Due to the vast size of these [industrial] farms, the farms are operated in a similar manner to that of large industrial factories. And these “factories” require large quantities of synthetic fertilizers, pesticides, and fuel all derived from fossil fuels, which is a limited natural resource on our planet (Hidden Costs of Industrial Agriculture, 2008). “After cars, the food system uses more fossil fuel than any other sector of the economy — 19 percent.” This high dependence on fossil fuels makes industrial agriculture heavily unsustainable. “Twentieth-century industrialization of agriculture has increased the amount of greenhouse gases emitted by the food system by an order of magnitude; chemical fertilizers (made from natural gas), pesticides (made from petroleum), farm machinery, modern food processing and packaging and transportation have together transformed a system that in 1940 produced 2.3 calories of food energy for every calorie of fossil-fuel energy it used into one that now takes 10 calories of fossil-fuel energy to produce a single calorie of modern supermarket food” (Pollan, 2008).

The monkey wrench of climate change is now thrown into the picture…

What happens to the stability of the world when fertile lands become dust bowls, when rainfall no longer follows its traditional seasonal pattern, when crop yield forecasts become less and less reliable as climate change begins to bite?
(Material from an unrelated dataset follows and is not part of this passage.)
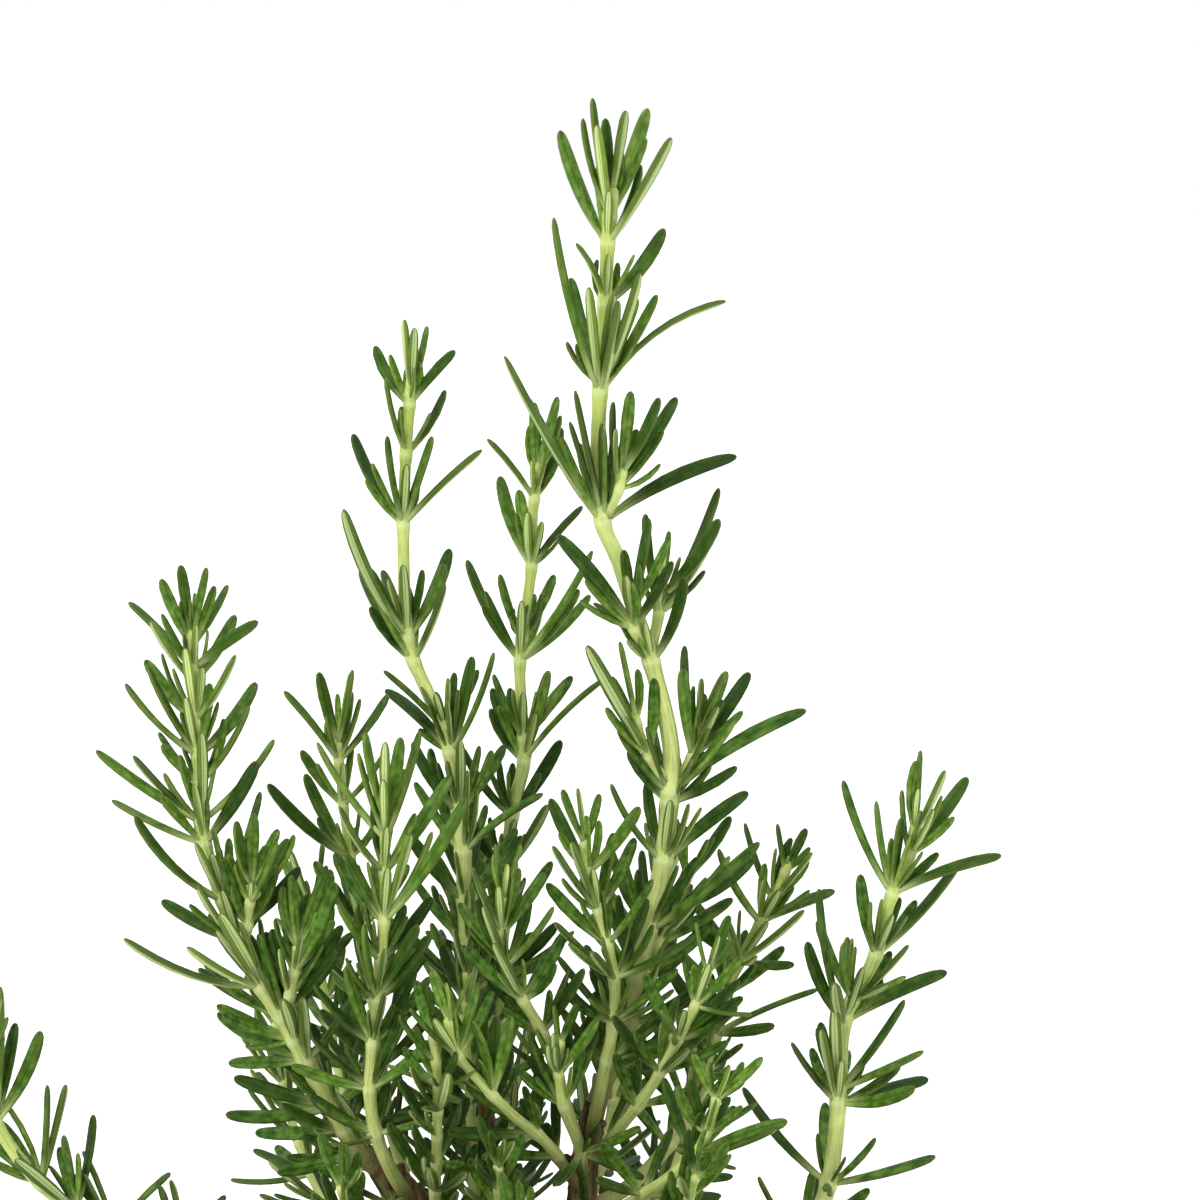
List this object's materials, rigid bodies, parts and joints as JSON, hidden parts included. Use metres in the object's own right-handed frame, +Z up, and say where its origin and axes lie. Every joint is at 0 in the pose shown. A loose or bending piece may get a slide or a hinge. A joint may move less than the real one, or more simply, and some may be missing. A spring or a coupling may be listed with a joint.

We don’t have to look very far back to see the upheaval caused in countries whose majority population lives on the razor-edge of starvation:

2007–2008 – Food riots in India, Peru, Morocco, Egypt, Bangladesh, Pakistan, Zimbabwe, Mozambique, Namibia, 
Uzbekistan, Indonesia, Yemen, Guinea, Cameroon, 
Burkina Faso, Mauritania and Senegal. [64][65][66][67][68][69]

And again in 2010-2011: 

 
For those who think that adaption to climate change is feasible, please consider what Kurt Cobb articulates in a recent post:

…costly existing agricultural infrastructure won’t be easily moved or replaced. …soil quality is not uniform from place to place. [Do you] think that as temperatures warm and devastate the American grain belt with recurrent drought, we can simply transfer the growing of much of the world’s export grain crop north to the Canadian Shield which has soil so thin it has never supported agriculture?

The ‘Catch-22’ kicker is that the continued use of fossil fuels, the indispensable elixir of industrial civilization’s existence, is exactly what is causing climate chaos in the first place. And as I showed with one simple chart in a previous post, we are using more of this deadly ingredient than ever before. In his latest article The hunger wars in our future, Michael Klare warns us about the social disruptions that lie in the future as a result of the insidious water-energy-food nexus that grips our modern-day way of life:

…When we think about climate change (if we think about it at all), we envision rising temperatures, prolonged droughts, freakish storms, hellish wildfires, and rising sea levels. Among other things, this will result in damaged infrastructure and diminished food supplies. These are, of course, manifestations of warming in the physical world, not the social world we all inhabit and rely on for so many aspects of our daily well-being and survival. The purely physical effects of climate change will, no doubt, prove catastrophic. But the social effects including, somewhere down the line, food riots, mass starvation, state collapse, mass migrations, and conflicts of every sort, up to and including full-scale war, could prove even more disruptive and deadly…

At this point, the focus is understandably on the immediate consequences of the still ongoing Great Drought: dying crops, shrunken harvests, and rising food prices. But keep an eye out for the social and political effects that undoubtedly won’t begin to show up here or globally until later this year or 2013. Better than any academic study, these will offer us a hint of what we can expect in the coming decades from a hunger-games world of rising temperatures, persistent droughts, recurring food shortages, and billions of famished, desperate people.

Remember when both Bush, Cheney and Obama famously quipped that “the American way of life was non-negotiable.” Mother Nature and the Grim Reaper have rephrased that self-righteous slogan to read:

“The American way of life is unsustainable, non-redeemable, and a limited-time-only.”